**Required task**
Exactly repeat the lines starting at the one that holds "# The end of" and ending at the one that holds "obj.parent = empty". Both end lines count; leave out everything else.

**Supplied information**
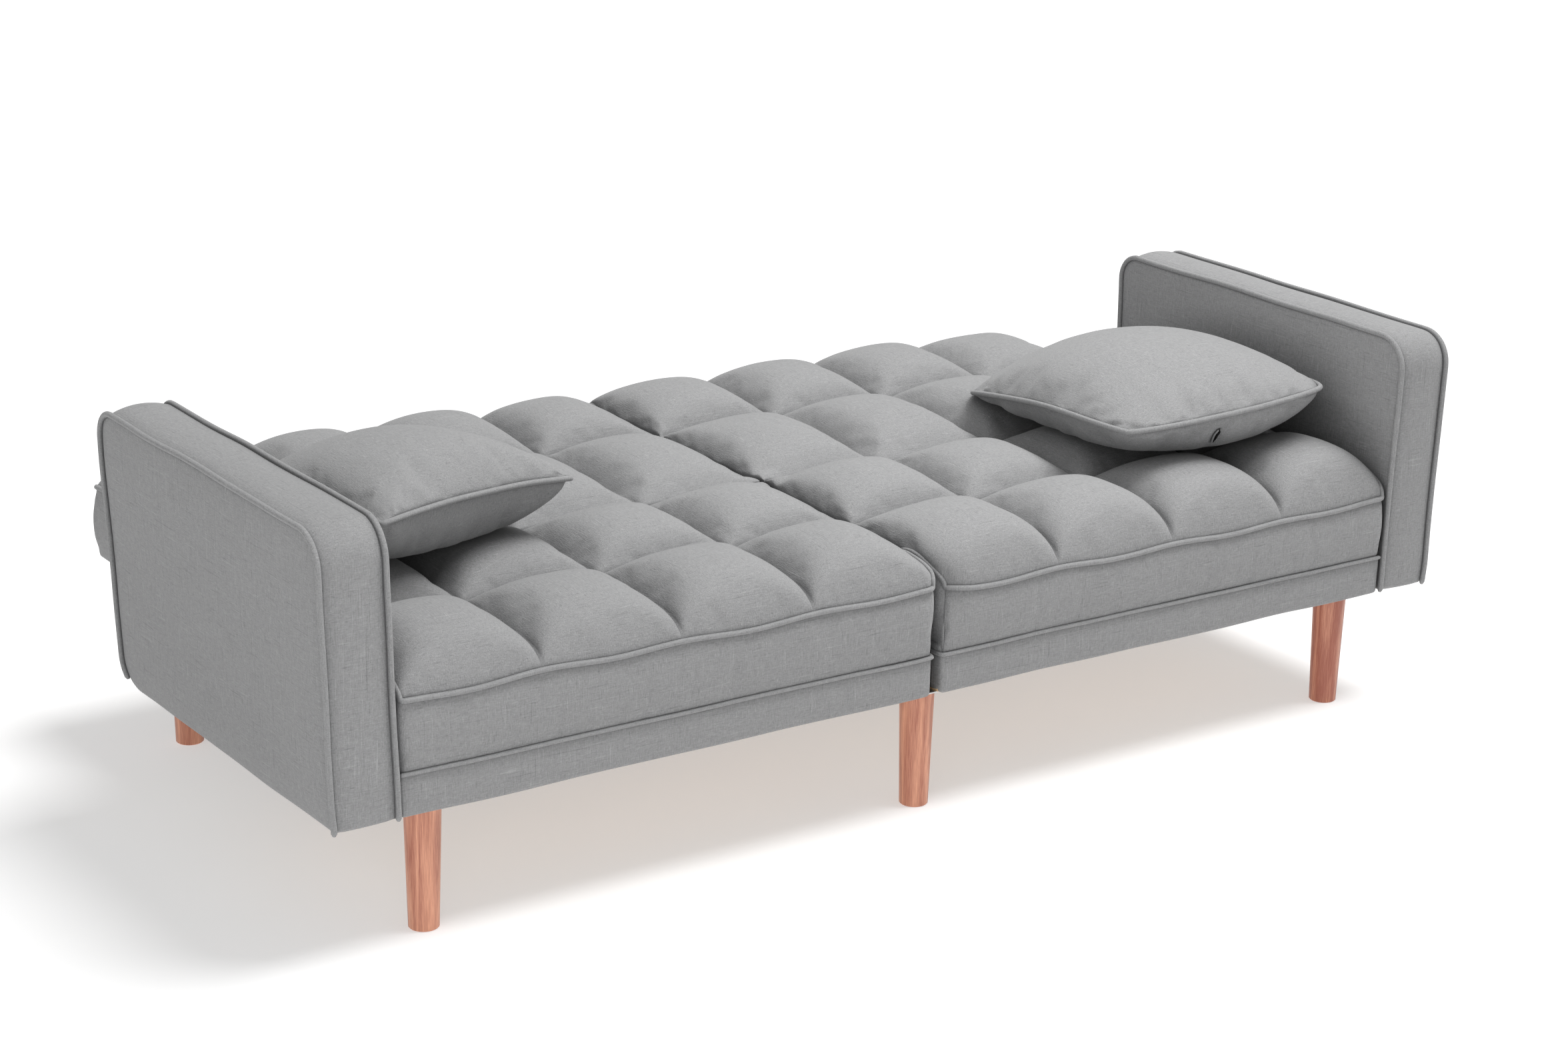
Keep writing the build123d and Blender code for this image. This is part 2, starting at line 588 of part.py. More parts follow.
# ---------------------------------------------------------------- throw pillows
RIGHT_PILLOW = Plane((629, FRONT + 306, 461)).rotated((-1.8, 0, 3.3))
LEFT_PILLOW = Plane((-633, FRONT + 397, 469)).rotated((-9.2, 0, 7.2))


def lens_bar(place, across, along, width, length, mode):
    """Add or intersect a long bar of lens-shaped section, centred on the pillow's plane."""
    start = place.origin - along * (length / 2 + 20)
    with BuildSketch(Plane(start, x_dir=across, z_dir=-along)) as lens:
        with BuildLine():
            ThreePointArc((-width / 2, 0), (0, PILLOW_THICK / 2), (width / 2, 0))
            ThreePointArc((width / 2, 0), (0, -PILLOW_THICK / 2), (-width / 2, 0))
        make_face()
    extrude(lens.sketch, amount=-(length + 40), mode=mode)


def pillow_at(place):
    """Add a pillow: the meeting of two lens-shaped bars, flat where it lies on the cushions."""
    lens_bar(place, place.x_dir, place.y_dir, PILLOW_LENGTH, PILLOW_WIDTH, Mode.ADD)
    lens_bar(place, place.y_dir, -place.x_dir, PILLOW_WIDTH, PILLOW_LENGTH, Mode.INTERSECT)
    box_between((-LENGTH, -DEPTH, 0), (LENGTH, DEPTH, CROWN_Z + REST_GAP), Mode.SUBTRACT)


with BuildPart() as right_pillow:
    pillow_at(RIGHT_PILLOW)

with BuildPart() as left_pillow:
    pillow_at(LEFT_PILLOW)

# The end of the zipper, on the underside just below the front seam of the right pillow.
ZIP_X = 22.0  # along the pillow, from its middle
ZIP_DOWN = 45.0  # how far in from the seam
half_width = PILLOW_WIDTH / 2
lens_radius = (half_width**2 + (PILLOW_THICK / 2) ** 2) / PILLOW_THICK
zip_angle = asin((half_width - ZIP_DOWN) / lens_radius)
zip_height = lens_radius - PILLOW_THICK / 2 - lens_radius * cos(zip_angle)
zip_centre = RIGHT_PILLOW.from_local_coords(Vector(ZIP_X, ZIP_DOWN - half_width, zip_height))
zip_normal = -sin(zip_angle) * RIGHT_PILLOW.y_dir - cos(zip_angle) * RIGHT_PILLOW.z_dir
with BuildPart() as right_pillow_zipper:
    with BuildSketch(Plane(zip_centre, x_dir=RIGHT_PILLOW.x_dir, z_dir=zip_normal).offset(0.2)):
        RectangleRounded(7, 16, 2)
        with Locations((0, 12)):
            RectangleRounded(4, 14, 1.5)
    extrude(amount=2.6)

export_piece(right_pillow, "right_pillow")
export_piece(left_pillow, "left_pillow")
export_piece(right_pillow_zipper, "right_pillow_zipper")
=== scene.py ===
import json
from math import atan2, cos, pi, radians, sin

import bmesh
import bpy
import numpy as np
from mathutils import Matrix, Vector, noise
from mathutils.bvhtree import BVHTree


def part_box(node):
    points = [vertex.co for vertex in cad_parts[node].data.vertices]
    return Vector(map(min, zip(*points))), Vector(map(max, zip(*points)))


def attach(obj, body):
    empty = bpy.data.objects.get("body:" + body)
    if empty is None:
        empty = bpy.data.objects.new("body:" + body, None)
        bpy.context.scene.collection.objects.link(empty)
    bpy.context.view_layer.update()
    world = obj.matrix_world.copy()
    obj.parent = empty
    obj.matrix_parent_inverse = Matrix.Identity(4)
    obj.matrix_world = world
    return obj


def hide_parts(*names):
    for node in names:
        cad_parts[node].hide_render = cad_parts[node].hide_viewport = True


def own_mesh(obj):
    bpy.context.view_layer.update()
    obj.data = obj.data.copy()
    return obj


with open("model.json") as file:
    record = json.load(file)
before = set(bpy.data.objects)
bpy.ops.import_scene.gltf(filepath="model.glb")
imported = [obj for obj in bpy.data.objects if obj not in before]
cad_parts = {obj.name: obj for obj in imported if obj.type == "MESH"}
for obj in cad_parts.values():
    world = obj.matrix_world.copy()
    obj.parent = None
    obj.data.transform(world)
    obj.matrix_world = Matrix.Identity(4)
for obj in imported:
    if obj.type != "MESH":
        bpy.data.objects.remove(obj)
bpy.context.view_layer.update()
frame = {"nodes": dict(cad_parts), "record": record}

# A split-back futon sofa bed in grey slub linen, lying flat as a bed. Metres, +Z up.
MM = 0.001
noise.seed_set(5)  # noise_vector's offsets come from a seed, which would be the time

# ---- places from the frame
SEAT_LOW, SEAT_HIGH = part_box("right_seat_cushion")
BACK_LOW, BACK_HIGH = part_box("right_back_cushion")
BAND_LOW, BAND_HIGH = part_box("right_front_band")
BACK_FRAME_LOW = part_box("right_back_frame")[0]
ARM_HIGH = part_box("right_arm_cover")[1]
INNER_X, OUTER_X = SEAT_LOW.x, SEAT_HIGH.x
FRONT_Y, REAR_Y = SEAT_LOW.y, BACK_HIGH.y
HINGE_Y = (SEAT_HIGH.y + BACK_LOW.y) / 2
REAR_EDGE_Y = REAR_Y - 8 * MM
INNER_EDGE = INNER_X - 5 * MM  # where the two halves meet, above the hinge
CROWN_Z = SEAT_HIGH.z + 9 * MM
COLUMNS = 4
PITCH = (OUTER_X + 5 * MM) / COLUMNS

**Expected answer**
# The end of the zipper, on the underside just below the front seam of the right pillow.
ZIP_X = 22.0  # along the pillow, from its middle
ZIP_DOWN = 45.0  # how far in from the seam
half_width = PILLOW_WIDTH / 2
lens_radius = (half_width**2 + (PILLOW_THICK / 2) ** 2) / PILLOW_THICK
zip_angle = asin((half_width - ZIP_DOWN) / lens_radius)
zip_height = lens_radius - PILLOW_THICK / 2 - lens_radius * cos(zip_angle)
zip_centre = RIGHT_PILLOW.from_local_coords(Vector(ZIP_X, ZIP_DOWN - half_width, zip_height))
zip_normal = -sin(zip_angle) * RIGHT_PILLOW.y_dir - cos(zip_angle) * RIGHT_PILLOW.z_dir
with BuildPart() as right_pillow_zipper:
    with BuildSketch(Plane(zip_centre, x_dir=RIGHT_PILLOW.x_dir, z_dir=zip_normal).offset(0.2)):
        RectangleRounded(7, 16, 2)
        with Locations((0, 12)):
            RectangleRounded(4, 14, 1.5)
    extrude(amount=2.6)

export_piece(right_pillow, "right_pillow")
export_piece(left_pillow, "left_pillow")
export_piece(right_pillow_zipper, "right_pillow_zipper")
=== scene.py ===
import json
from math import atan2, cos, pi, radians, sin

import bmesh
import bpy
import numpy as np
from mathutils import Matrix, Vector, noise
from mathutils.bvhtree import BVHTree


def part_box(node):
    points = [vertex.co for vertex in cad_parts[node].data.vertices]
    return Vector(map(min, zip(*points))), Vector(map(max, zip(*points)))


def attach(obj, body):
    empty = bpy.data.objects.get("body:" + body)
    if empty is None:
        empty = bpy.data.objects.new("body:" + body, None)
        bpy.context.scene.collection.objects.link(empty)
    bpy.context.view_layer.update()
    world = obj.matrix_world.copy()
    obj.parent = empty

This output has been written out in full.